* _WRITTEN PROBLEM_: Restate every line of the material, word for word.

══════════════════════════════

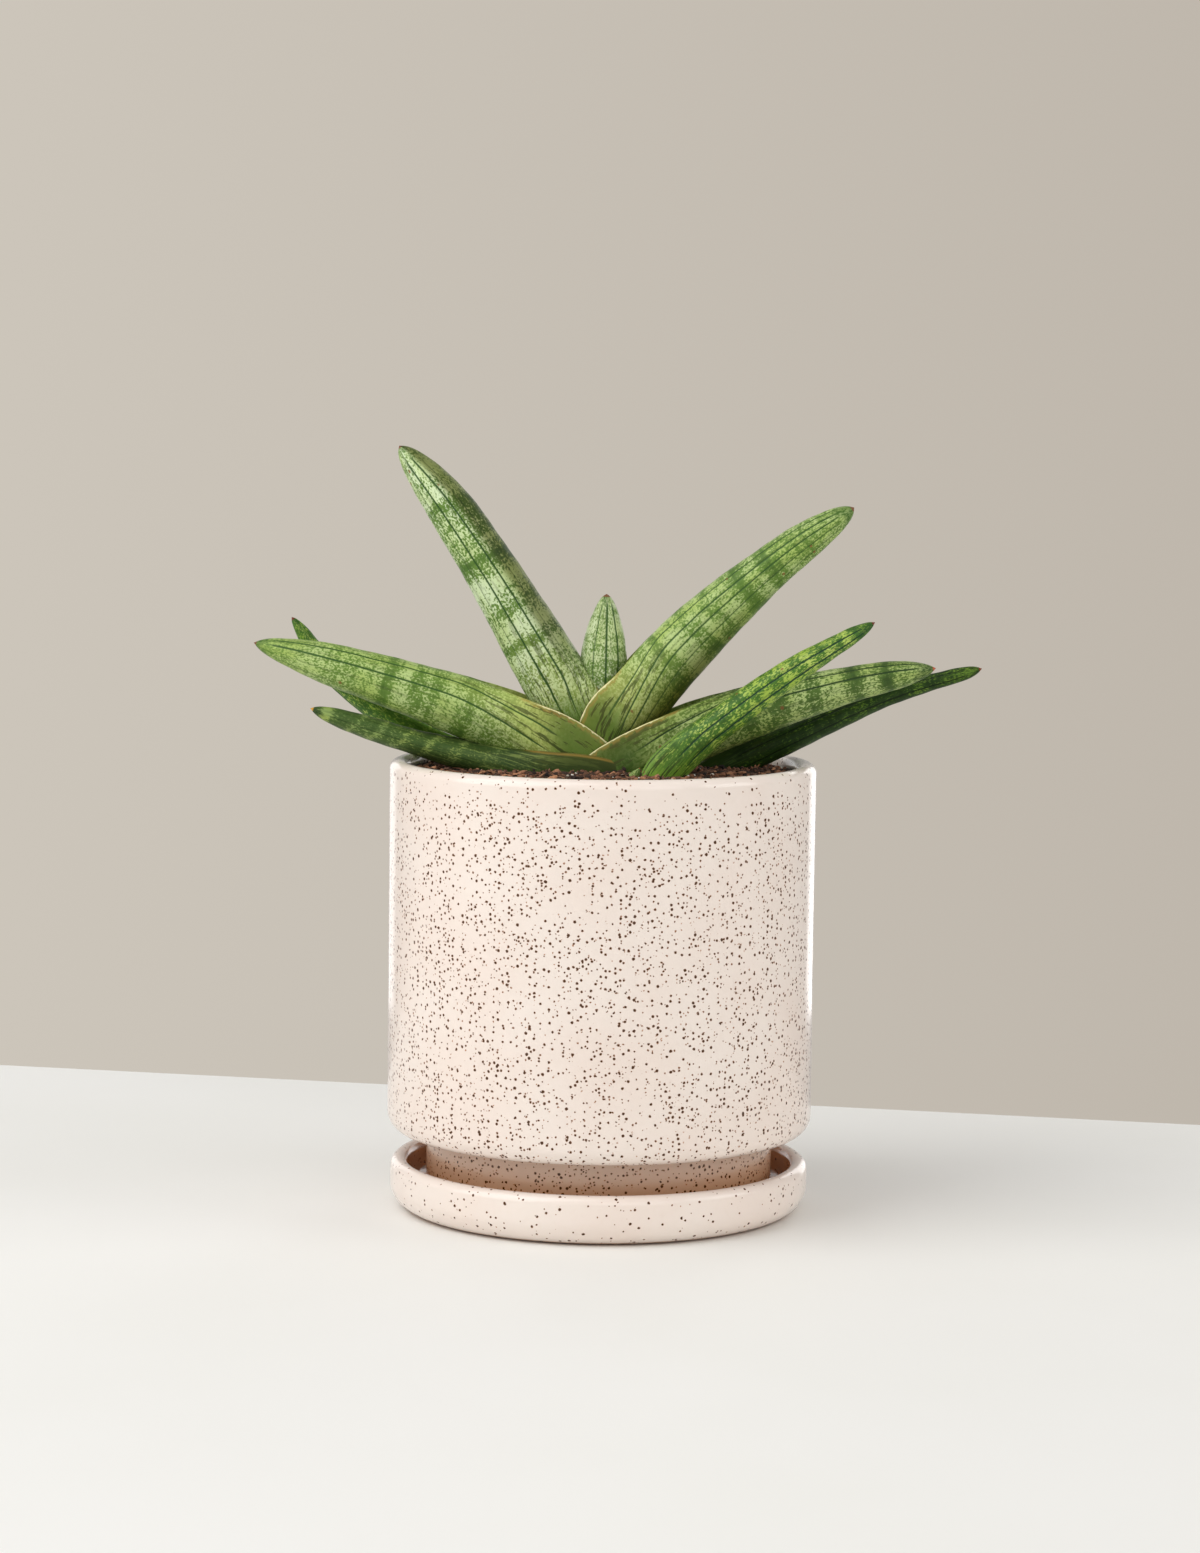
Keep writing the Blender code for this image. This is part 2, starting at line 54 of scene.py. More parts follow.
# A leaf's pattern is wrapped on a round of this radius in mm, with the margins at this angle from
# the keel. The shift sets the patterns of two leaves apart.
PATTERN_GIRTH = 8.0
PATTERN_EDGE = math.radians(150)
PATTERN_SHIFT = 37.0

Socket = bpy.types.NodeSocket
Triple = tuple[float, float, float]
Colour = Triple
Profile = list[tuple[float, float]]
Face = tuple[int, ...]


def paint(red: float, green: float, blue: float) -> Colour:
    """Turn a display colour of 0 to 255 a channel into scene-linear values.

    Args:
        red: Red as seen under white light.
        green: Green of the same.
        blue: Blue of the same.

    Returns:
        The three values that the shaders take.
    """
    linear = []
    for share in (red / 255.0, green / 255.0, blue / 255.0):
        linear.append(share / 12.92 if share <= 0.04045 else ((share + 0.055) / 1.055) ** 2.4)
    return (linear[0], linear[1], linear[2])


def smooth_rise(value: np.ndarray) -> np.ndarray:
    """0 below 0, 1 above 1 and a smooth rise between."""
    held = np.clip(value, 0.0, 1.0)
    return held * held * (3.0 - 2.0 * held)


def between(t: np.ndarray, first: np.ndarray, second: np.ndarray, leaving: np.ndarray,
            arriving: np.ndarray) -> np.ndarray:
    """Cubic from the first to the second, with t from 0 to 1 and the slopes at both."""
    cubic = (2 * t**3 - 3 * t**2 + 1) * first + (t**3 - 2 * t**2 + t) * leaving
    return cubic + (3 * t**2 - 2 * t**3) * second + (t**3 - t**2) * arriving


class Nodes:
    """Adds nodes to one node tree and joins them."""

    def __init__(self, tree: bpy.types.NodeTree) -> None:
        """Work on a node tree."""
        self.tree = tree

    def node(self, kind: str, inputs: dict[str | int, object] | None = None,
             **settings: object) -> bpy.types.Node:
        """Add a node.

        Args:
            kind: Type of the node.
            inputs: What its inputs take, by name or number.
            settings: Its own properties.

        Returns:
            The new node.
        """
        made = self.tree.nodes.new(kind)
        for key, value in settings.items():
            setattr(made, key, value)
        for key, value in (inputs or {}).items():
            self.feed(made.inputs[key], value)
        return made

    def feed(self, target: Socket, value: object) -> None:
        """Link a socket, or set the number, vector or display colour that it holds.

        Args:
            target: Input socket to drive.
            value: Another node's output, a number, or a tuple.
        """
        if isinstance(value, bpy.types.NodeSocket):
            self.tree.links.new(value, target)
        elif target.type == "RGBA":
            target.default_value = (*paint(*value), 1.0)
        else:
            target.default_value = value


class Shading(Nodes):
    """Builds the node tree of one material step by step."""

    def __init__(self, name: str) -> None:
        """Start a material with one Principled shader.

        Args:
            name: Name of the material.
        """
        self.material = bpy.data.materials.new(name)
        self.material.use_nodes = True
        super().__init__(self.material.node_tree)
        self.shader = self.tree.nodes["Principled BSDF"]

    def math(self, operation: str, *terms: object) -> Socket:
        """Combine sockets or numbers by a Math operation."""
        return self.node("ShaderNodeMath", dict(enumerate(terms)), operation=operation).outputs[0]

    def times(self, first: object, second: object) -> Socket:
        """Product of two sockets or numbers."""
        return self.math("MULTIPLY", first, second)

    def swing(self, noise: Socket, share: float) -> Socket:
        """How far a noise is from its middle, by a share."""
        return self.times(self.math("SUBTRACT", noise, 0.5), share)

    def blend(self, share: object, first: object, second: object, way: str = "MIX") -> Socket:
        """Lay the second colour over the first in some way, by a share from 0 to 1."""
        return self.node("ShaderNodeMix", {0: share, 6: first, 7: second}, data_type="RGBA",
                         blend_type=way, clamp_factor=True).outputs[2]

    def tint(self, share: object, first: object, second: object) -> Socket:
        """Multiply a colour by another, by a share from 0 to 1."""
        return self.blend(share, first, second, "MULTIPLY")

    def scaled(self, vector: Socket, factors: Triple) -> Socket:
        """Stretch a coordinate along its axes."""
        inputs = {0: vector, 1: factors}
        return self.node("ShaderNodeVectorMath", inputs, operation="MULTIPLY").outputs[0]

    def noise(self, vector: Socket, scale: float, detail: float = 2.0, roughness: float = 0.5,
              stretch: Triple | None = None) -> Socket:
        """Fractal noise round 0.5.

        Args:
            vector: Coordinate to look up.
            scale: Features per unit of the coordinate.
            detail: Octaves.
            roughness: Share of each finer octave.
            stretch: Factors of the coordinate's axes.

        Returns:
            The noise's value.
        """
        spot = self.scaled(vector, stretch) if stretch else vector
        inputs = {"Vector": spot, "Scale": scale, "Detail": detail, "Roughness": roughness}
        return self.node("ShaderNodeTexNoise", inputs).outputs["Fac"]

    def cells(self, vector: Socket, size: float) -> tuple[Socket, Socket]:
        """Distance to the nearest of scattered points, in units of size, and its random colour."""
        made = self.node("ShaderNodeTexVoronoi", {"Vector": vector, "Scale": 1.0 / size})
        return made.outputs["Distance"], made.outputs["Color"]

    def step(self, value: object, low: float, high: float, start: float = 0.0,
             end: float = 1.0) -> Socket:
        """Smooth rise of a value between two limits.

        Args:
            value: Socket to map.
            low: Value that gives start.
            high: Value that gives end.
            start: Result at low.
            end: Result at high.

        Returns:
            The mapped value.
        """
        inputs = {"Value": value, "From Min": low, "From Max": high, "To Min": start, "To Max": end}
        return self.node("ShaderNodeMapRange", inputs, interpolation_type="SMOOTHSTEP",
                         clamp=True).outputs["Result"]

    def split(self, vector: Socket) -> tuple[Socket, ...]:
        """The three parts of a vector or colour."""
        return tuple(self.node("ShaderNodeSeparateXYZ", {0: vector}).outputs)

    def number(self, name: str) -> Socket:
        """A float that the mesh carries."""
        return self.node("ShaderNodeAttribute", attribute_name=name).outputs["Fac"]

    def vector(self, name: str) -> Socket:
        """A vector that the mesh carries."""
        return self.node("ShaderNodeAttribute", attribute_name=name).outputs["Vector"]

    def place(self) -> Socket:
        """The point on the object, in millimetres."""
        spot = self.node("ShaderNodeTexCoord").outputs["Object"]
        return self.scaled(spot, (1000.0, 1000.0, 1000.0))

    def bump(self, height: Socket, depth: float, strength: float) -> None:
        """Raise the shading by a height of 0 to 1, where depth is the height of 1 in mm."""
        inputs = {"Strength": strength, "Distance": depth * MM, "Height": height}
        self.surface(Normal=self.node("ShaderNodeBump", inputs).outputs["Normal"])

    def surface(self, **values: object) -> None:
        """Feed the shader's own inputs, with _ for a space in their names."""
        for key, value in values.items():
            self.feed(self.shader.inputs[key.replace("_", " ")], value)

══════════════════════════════

* _WRITTEN SOLUTION_:
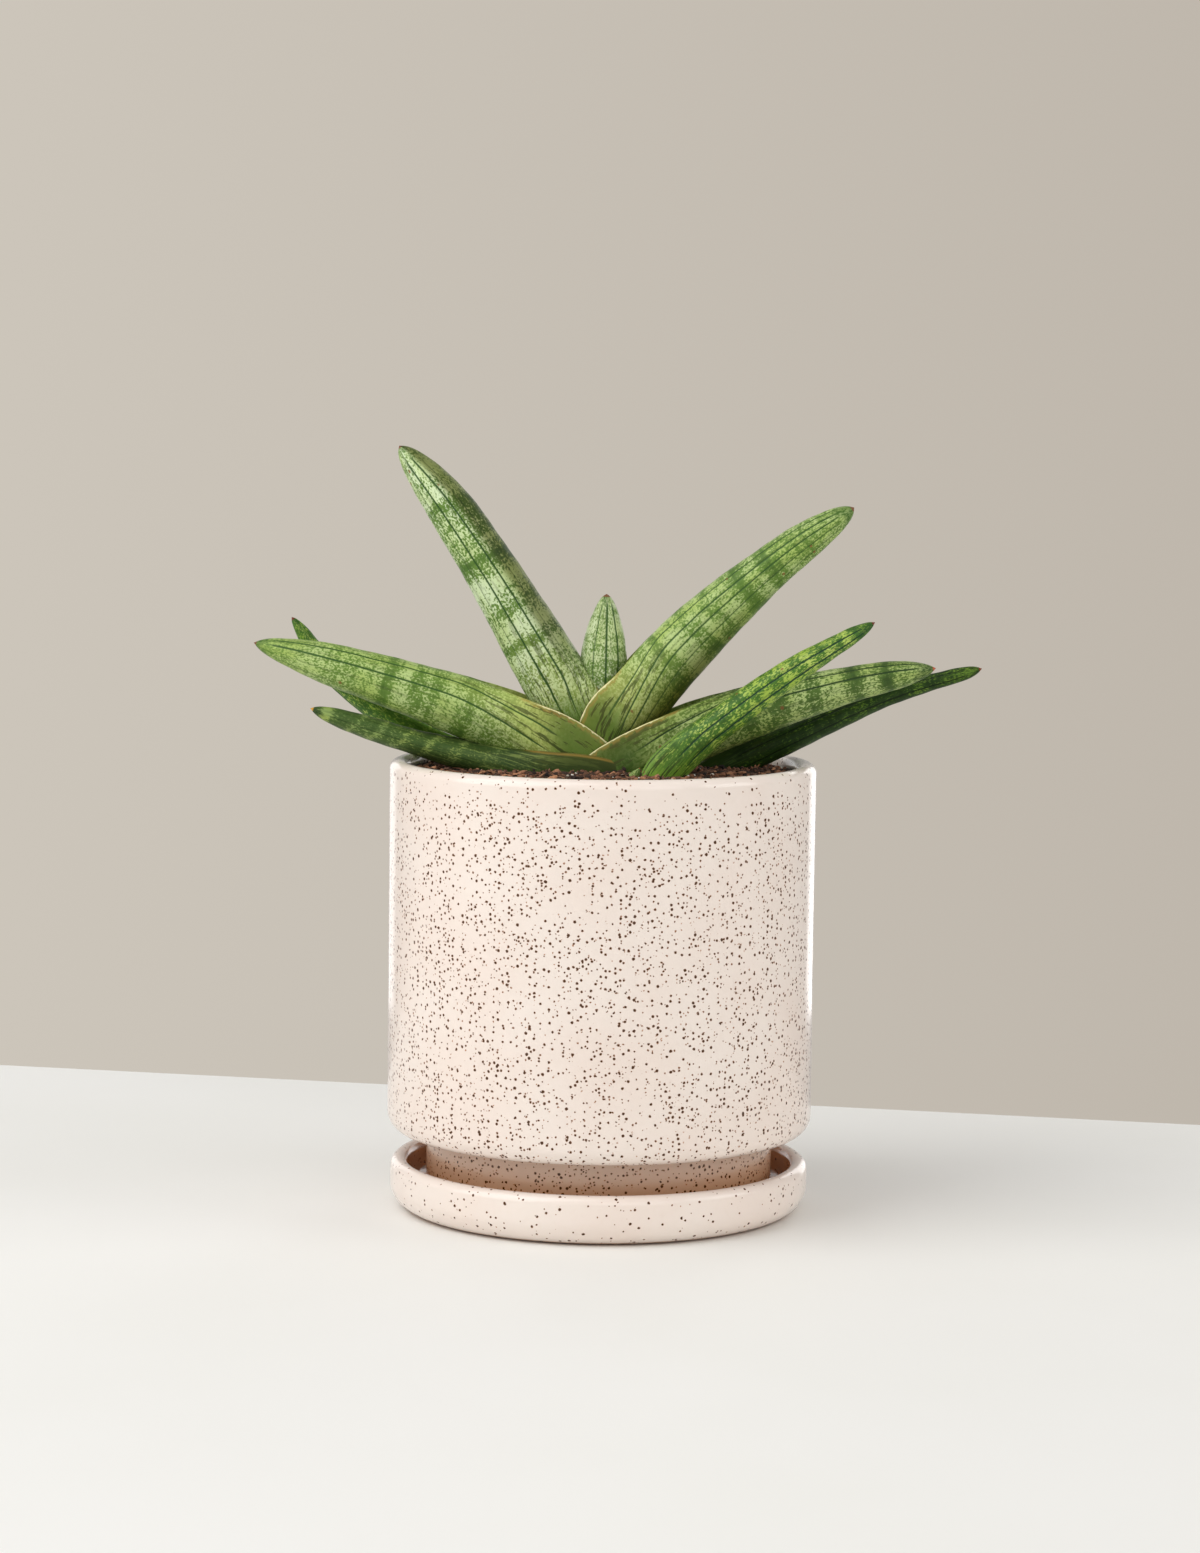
Keep writing the Blender code for this image. This is part 2, starting at line 54 of scene.py. More parts follow.
# A leaf's pattern is wrapped on a round of this radius in mm, with the margins at this angle from
# the keel. The shift sets the patterns of two leaves apart.
PATTERN_GIRTH = 8.0
PATTERN_EDGE = math.radians(150)
PATTERN_SHIFT = 37.0

Socket = bpy.types.NodeSocket
Triple = tuple[float, float, float]
Colour = Triple
Profile = list[tuple[float, float]]
Face = tuple[int, ...]


def paint(red: float, green: float, blue: float) -> Colour:
    """Turn a display colour of 0 to 255 a channel into scene-linear values.

    Args:
        red: Red as seen under white light.
        green: Green of the same.
        blue: Blue of the same.

    Returns:
        The three values that the shaders take.
    """
    linear = []
    for share in (red / 255.0, green / 255.0, blue / 255.0):
        linear.append(share / 12.92 if share <= 0.04045 else ((share + 0.055) / 1.055) ** 2.4)
    return (linear[0], linear[1], linear[2])


def smooth_rise(value: np.ndarray) -> np.ndarray:
    """0 below 0, 1 above 1 and a smooth rise between."""
    held = np.clip(value, 0.0, 1.0)
    return held * held * (3.0 - 2.0 * held)


def between(t: np.ndarray, first: np.ndarray, second: np.ndarray, leaving: np.ndarray,
            arriving: np.ndarray) -> np.ndarray:
    """Cubic from the first to the second, with t from 0 to 1 and the slopes at both."""
    cubic = (2 * t**3 - 3 * t**2 + 1) * first + (t**3 - 2 * t**2 + t) * leaving
    return cubic + (3 * t**2 - 2 * t**3) * second + (t**3 - t**2) * arriving


class Nodes:
    """Adds nodes to one node tree and joins them."""

    def __init__(self, tree: bpy.types.NodeTree) -> None:
        """Work on a node tree."""
        self.tree = tree

    def node(self, kind: str, inputs: dict[str | int, object] | None = None,
             **settings: object) -> bpy.types.Node:
        """Add a node.

        Args:
            kind: Type of the node.
            inputs: What its inputs take, by name or number.
            settings: Its own properties.

        Returns:
            The new node.
        """
        made = self.tree.nodes.new(kind)
        for key, value in settings.items():
            setattr(made, key, value)
        for key, value in (inputs or {}).items():
            self.feed(made.inputs[key], value)
        return made

    def feed(self, target: Socket, value: object) -> None:
        """Link a socket, or set the number, vector or display colour that it holds.

        Args:
            target: Input socket to drive.
            value: Another node's output, a number, or a tuple.
        """
        if isinstance(value, bpy.types.NodeSocket):
            self.tree.links.new(value, target)
        elif target.type == "RGBA":
            target.default_value = (*paint(*value), 1.0)
        else:
            target.default_value = value


class Shading(Nodes):
    """Builds the node tree of one material step by step."""

    def __init__(self, name: str) -> None:
        """Start a material with one Principled shader.

        Args:
            name: Name of the material.
        """
        self.material = bpy.data.materials.new(name)
        self.material.use_nodes = True
        super().__init__(self.material.node_tree)
        self.shader = self.tree.nodes["Principled BSDF"]

    def math(self, operation: str, *terms: object) -> Socket:
        """Combine sockets or numbers by a Math operation."""
        return self.node("ShaderNodeMath", dict(enumerate(terms)), operation=operation).outputs[0]

    def times(self, first: object, second: object) -> Socket:
        """Product of two sockets or numbers."""
        return self.math("MULTIPLY", first, second)

    def swing(self, noise: Socket, share: float) -> Socket:
        """How far a noise is from its middle, by a share."""
        return self.times(self.math("SUBTRACT", noise, 0.5), share)

    def blend(self, share: object, first: object, second: object, way: str = "MIX") -> Socket:
        """Lay the second colour over the first in some way, by a share from 0 to 1."""
        return self.node("ShaderNodeMix", {0: share, 6: first, 7: second}, data_type="RGBA",
                         blend_type=way, clamp_factor=True).outputs[2]

    def tint(self, share: object, first: object, second: object) -> Socket:
        """Multiply a colour by another, by a share from 0 to 1."""
        return self.blend(share, first, second, "MULTIPLY")

    def scaled(self, vector: Socket, factors: Triple) -> Socket:
        """Stretch a coordinate along its axes."""
        inputs = {0: vector, 1: factors}
        return self.node("ShaderNodeVectorMath", inputs, operation="MULTIPLY").outputs[0]

    def noise(self, vector: Socket, scale: float, detail: float = 2.0, roughness: float = 0.5,
              stretch: Triple | None = None) -> Socket:
        """Fractal noise round 0.5.

        Args:
            vector: Coordinate to look up.
            scale: Features per unit of the coordinate.
            detail: Octaves.
            roughness: Share of each finer octave.
            stretch: Factors of the coordinate's axes.

        Returns:
            The noise's value.
        """
        spot = self.scaled(vector, stretch) if stretch else vector
        inputs = {"Vector": spot, "Scale": scale, "Detail": detail, "Roughness": roughness}
        return self.node("ShaderNodeTexNoise", inputs).outputs["Fac"]

    def cells(self, vector: Socket, size: float) -> tuple[Socket, Socket]:
        """Distance to the nearest of scattered points, in units of size, and its random colour."""
        made = self.node("ShaderNodeTexVoronoi", {"Vector": vector, "Scale": 1.0 / size})
        return made.outputs["Distance"], made.outputs["Color"]

    def step(self, value: object, low: float, high: float, start: float = 0.0,
             end: float = 1.0) -> Socket:
        """Smooth rise of a value between two limits.

        Args:
            value: Socket to map.
            low: Value that gives start.
            high: Value that gives end.
            start: Result at low.
            end: Result at high.

        Returns:
            The mapped value.
        """
        inputs = {"Value": value, "From Min": low, "From Max": high, "To Min": start, "To Max": end}
        return self.node("ShaderNodeMapRange", inputs, interpolation_type="SMOOTHSTEP",
                         clamp=True).outputs["Result"]

    def split(self, vector: Socket) -> tuple[Socket, ...]:
        """The three parts of a vector or colour."""
        return tuple(self.node("ShaderNodeSeparateXYZ", {0: vector}).outputs)

    def number(self, name: str) -> Socket:
        """A float that the mesh carries."""
        return self.node("ShaderNodeAttribute", attribute_name=name).outputs["Fac"]

    def vector(self, name: str) -> Socket:
        """A vector that the mesh carries."""
        return self.node("ShaderNodeAttribute", attribute_name=name).outputs["Vector"]

    def place(self) -> Socket:
        """The point on the object, in millimetres."""
        spot = self.node("ShaderNodeTexCoord").outputs["Object"]
        return self.scaled(spot, (1000.0, 1000.0, 1000.0))

    def bump(self, height: Socket, depth: float, strength: float) -> None:
        """Raise the shading by a height of 0 to 1, where depth is the height of 1 in mm."""
        inputs = {"Strength": strength, "Distance": depth * MM, "Height": height}
        self.surface(Normal=self.node("ShaderNodeBump", inputs).outputs["Normal"])

    def surface(self, **values: object) -> None:
        """Feed the shader's own inputs, with _ for a space in their names."""
        for key, value in values.items():
            self.feed(self.shader.inputs[key.replace("_", " ")], value)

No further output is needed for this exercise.